— Modeling code records —
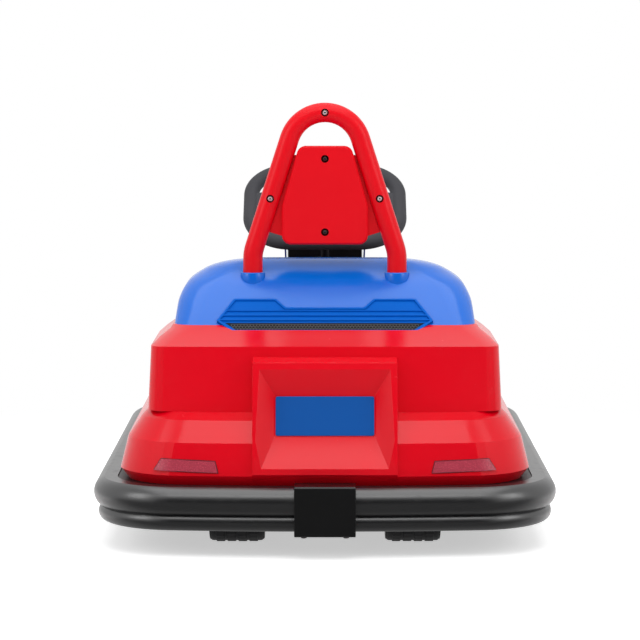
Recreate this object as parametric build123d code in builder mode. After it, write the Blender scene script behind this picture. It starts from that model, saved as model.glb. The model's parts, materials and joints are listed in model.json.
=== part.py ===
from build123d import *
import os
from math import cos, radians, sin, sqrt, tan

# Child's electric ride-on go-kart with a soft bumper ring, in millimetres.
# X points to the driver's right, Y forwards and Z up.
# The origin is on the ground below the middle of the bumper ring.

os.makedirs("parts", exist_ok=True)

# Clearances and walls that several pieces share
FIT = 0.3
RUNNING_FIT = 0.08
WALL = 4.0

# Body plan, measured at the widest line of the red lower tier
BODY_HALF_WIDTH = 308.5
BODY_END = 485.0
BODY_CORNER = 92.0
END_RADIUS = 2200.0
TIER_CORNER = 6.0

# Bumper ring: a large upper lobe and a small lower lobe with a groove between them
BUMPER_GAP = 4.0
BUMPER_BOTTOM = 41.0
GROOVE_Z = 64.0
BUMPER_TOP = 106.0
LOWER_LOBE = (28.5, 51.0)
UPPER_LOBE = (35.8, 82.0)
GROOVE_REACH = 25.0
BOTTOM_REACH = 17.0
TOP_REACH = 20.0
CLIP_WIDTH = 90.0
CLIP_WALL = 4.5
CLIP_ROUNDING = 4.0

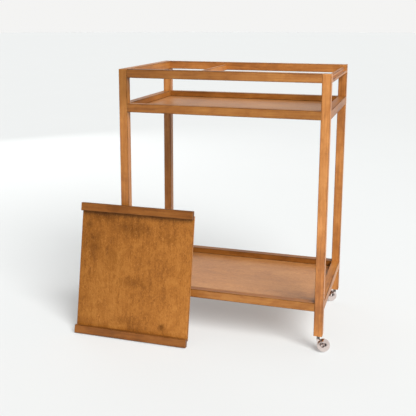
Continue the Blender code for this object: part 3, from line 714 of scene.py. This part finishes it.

— GIVEN PROBLEM —
Write out the material exactly as given.

— WORKED ANSWER —
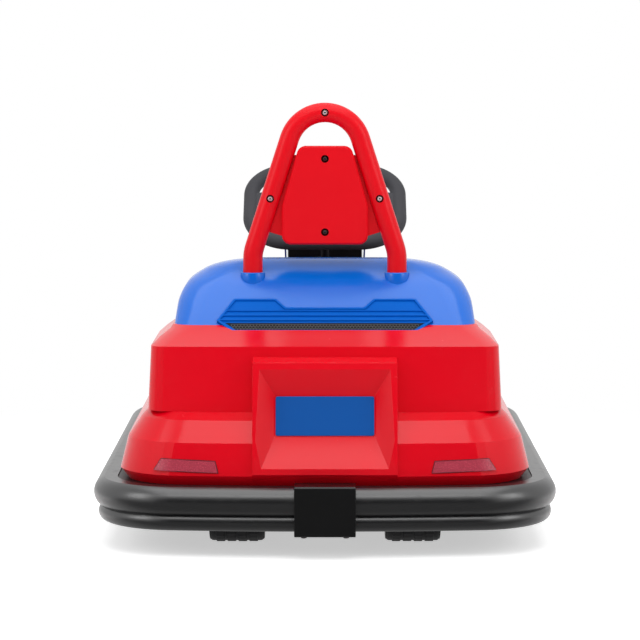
Recreate this object as parametric build123d code in builder mode. After it, write the Blender scene script behind this picture. It starts from that model, saved as model.glb. The model's parts, materials and joints are listed in model.json.
=== part.py ===
from build123d import *
import os
from math import cos, radians, sin, sqrt, tan

# Child's electric ride-on go-kart with a soft bumper ring, in millimetres.
# X points to the driver's right, Y forwards and Z up.
# The origin is on the ground below the middle of the bumper ring.

os.makedirs("parts", exist_ok=True)

# Clearances and walls that several pieces share
FIT = 0.3
RUNNING_FIT = 0.08
WALL = 4.0

# Body plan, measured at the widest line of the red lower tier
BODY_HALF_WIDTH = 308.5
BODY_END = 485.0
BODY_CORNER = 92.0
END_RADIUS = 2200.0
TIER_CORNER = 6.0

# Bumper ring: a large upper lobe and a small lower lobe with a groove between them
BUMPER_GAP = 4.0
BUMPER_BOTTOM = 41.0
GROOVE_Z = 64.0
BUMPER_TOP = 106.0
LOWER_LOBE = (28.5, 51.0)
UPPER_LOBE = (35.8, 82.0)
GROOVE_REACH = 25.0
BOTTOM_REACH = 17.0
TOP_REACH = 20.0
CLIP_WIDTH = 90.0
CLIP_WALL = 4.5
CLIP_ROUNDING = 4.0

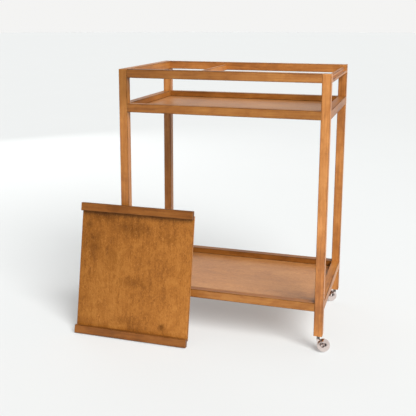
Continue the Blender code for this object: part 3, from line 714 of scene.py. This part finishes it.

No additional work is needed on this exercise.